How I Found a Reliable Earbuds Supplier in China (And What I Wish I’d Known Earlier)
After spending the better part of a decade sourcing consumer electronics out of the Pearl River Delta, I still get messages from people asking some version of the same question: How do you actually find a good earbuds supplier in China?
It’s a fair question. The market is massive, the options are overwhelming, and one wrong call can tie up six figures in inventory that won’t move. So let me share what the process actually looks like from where I’m standing — not the sanitized version you’d read in a trade magazine, but the real workflow.

The Landscape Is Bigger Than Most People Realize
When most buyers think about sourcing earbuds from China, they picture Alibaba. That’s the starting point for a lot of people, but it’s nowhere near the full picture. The real action is concentrated in Shenzhen — specifically areas like Longhua, Bao’an, and parts of Dongguan — where you’ll find hundreds of factories specializing in TWS (True Wireless Stereo) and wired audio hardware.
The challenge isn’t finding an earbuds supplier China. It’s finding the right one for your product category, volume tier, and customization needs. Those are three very different filters, and conflating them is where most sourcing mistakes start.

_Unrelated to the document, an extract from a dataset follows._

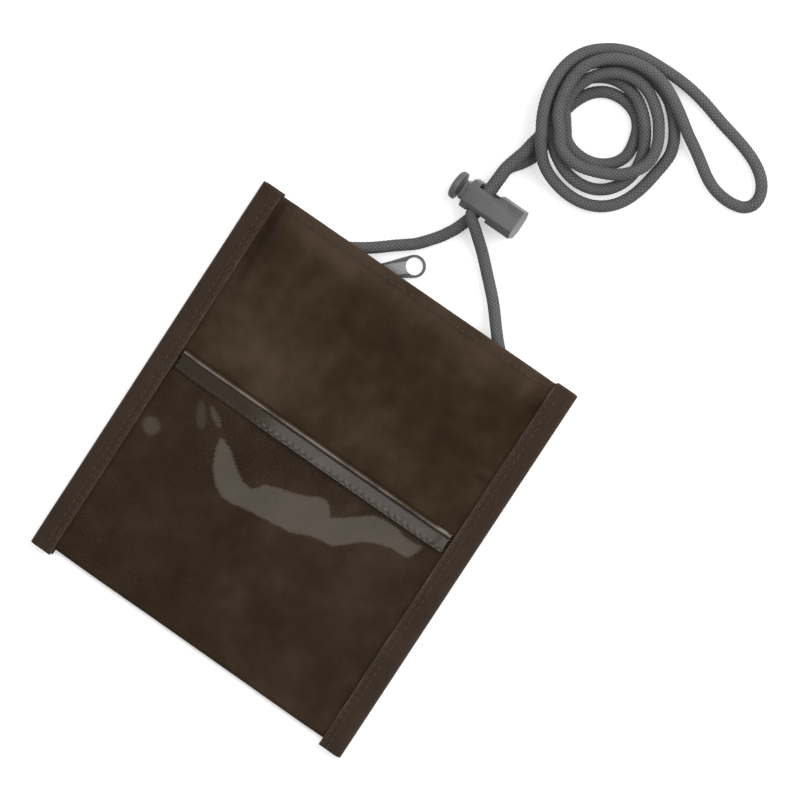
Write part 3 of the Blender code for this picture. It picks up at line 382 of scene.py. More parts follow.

OEM vs. ODM: Get This Straight Before You Do Anything Else
This distinction matters more in audio hardware than almost any other category I’ve worked in.
ODM (Original Design Manufacturer) suppliers have their own existing designs — you pick a model, slap your branding on it, maybe adjust colorways or packaging, and you’re out the door. Lower MOQ, faster lead times, less risk. Great for market testing or launching a mid-tier SKU without heavy upfront investment.
OEM is the other direction: you’re bringing your own design spec, and the factory is executing it. Higher complexity, higher MOQ (typically 3,000–5,000 units minimum for anything with custom tooling), and you’ll need a much closer working relationship with the engineering team.
Most brands I know start ODM and graduate to OEM once they have sell-through data to justify the tooling cost. Don’t let anyone tell you ODM is the “cheap” option — some of the best-performing earbuds in the mid-market right now are sitting on ODM platforms with strong acoustic tuning layered on top.
What I Actually Look For When Evaluating a Supplier
Here’s my honest shortlist, built from making mistakes I’d rather not repeat:
Chipset transparency. Ask them directly which platforms they’re running. The reputable suppliers will tell you immediately — Qualcomm QCC series for premium ANC builds, BES or Airoha for mid-range TWS, JL (Jieli) for budget tiers. If they’re vague or evasive about chipset sourcing, walk away. It usually means they’re gray-market components or they don’t actually control the supply chain.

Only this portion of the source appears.